'''

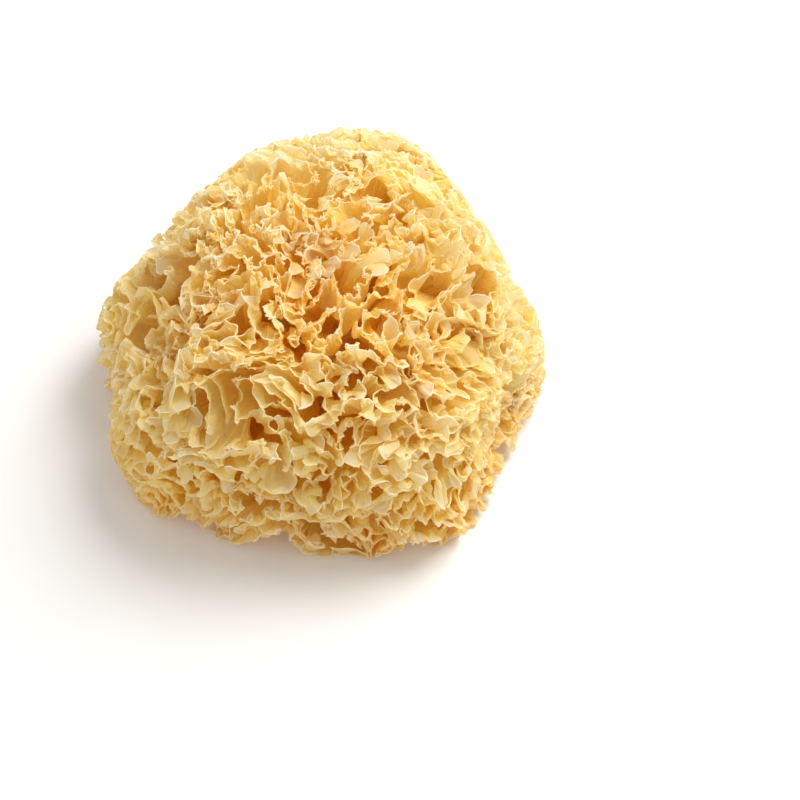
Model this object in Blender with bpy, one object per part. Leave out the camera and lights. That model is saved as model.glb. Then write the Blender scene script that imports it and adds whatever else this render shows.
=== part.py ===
"""Snow fungus: a dried rosette of thin ruffled fronds that fan out from one cut base.

Metres, +Z up. The origin is the centre of the flat cut under the base, so the fungus
rests on z = 0. The front of the rosette faces -Y.
"""

import math

import bmesh
import bpy
import numpy as np
from mathutils import Vector, noise

MM = 0.001

# The rosette's outer surface, measured from the growth centre
HALF_WIDTH = 76.4 * MM
HALF_DEPTH = 71.9 * MM
CROWN_RISE = 77.0 * MM
SQUARENESS = 2.15
GROWTH_CENTRE = np.array((0.0, 0.0, 9.0 * MM))
LOWEST_POLAR_ANGLE = math.radians(95.5)

# Broad swells and hollows of that surface: azimuth and polar angle in degrees, rise, spread in degrees
SWELLS = (
    (-95.0, 48.0, 4.0 * MM, 30.0),
    (-60.0, 82.0, 11.0 * MM, 23.0),
    (-134.0, 82.0, 10.0 * MM, 26.0),
    (-92.0, 84.0, 2.0 * MM, 22.0),
    (-30.0, 81.0, -11.0 * MM, 16.0),
    (31.0, 72.0, -20.0 * MM, 21.0),
    (62.0, 66.0, 4.0 * MM, 18.0),
    (90.0, 62.0, 4.0 * MM, 22.0),
    (140.0, 71.0, -19.5 * MM, 22.5),
    (178.0, 78.0, 4.5 * MM, 18.0),
)

# The dimple at the crown, and the valleys that run out from it between three lobes, in the same terms
VALLEYS = (
    (-100.0, 9.0, -12.0 * MM, 16.0),
    (-150.0, 34.0, -5.0 * MM, 12.0),
    (-160.0, 54.0, -5.0 * MM, 12.0),
    (60.0, 20.0, -5.0 * MM, 12.0),
    (74.0, 40.0, -3.0 * MM, 12.0),
    (-30.0, 33.0, -5.0 * MM, 11.0),
    (-20.0, 52.0, -4.0 * MM, 12.0),
)

# The base that the fronds grow from, cut flat where it left its log
BASE_RADIUS = 18.3 * MM
BASE_LUMP = 0.9 * MM
BASE_LUMP_SIZE = 9.0 * MM
BASE_SEGMENTS = 24
BASE_RINGS = 12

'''

**SET EXERCISE**: Exactly as written, please reproduce the lines from the first line of the data to the line containing "import math", inclusive, and nothing else.

**SOLUTION TO THIS PROBLEM**:
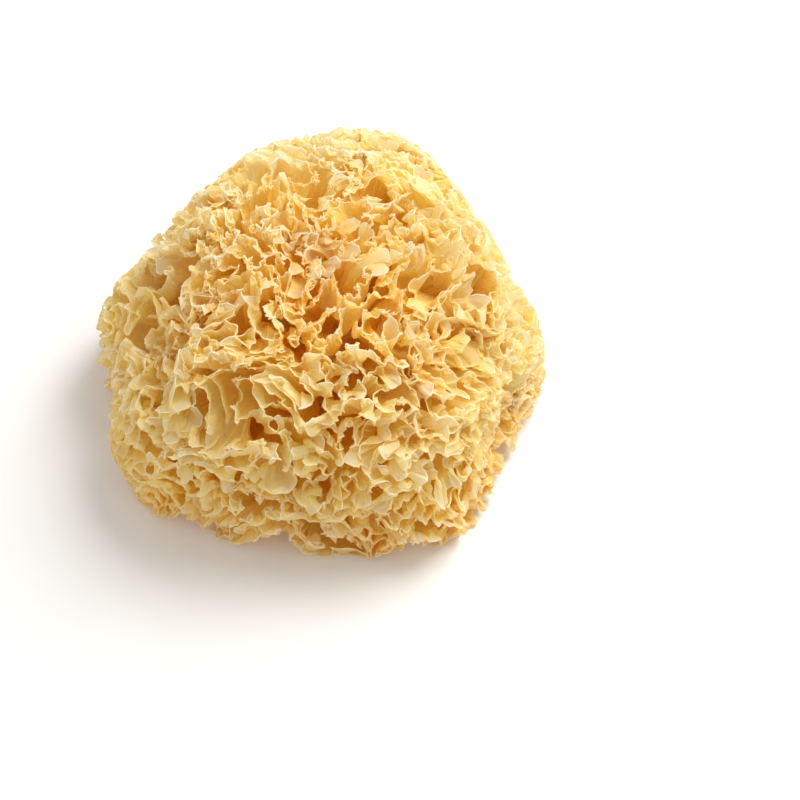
Model this object in Blender with bpy, one object per part. Leave out the camera and lights. That model is saved as model.glb. Then write the Blender scene script that imports it and adds whatever else this render shows.
=== part.py ===
"""Snow fungus: a dried rosette of thin ruffled fronds that fan out from one cut base.

Metres, +Z up. The origin is the centre of the flat cut under the base, so the fungus
rests on z = 0. The front of the rosette faces -Y.
"""

import math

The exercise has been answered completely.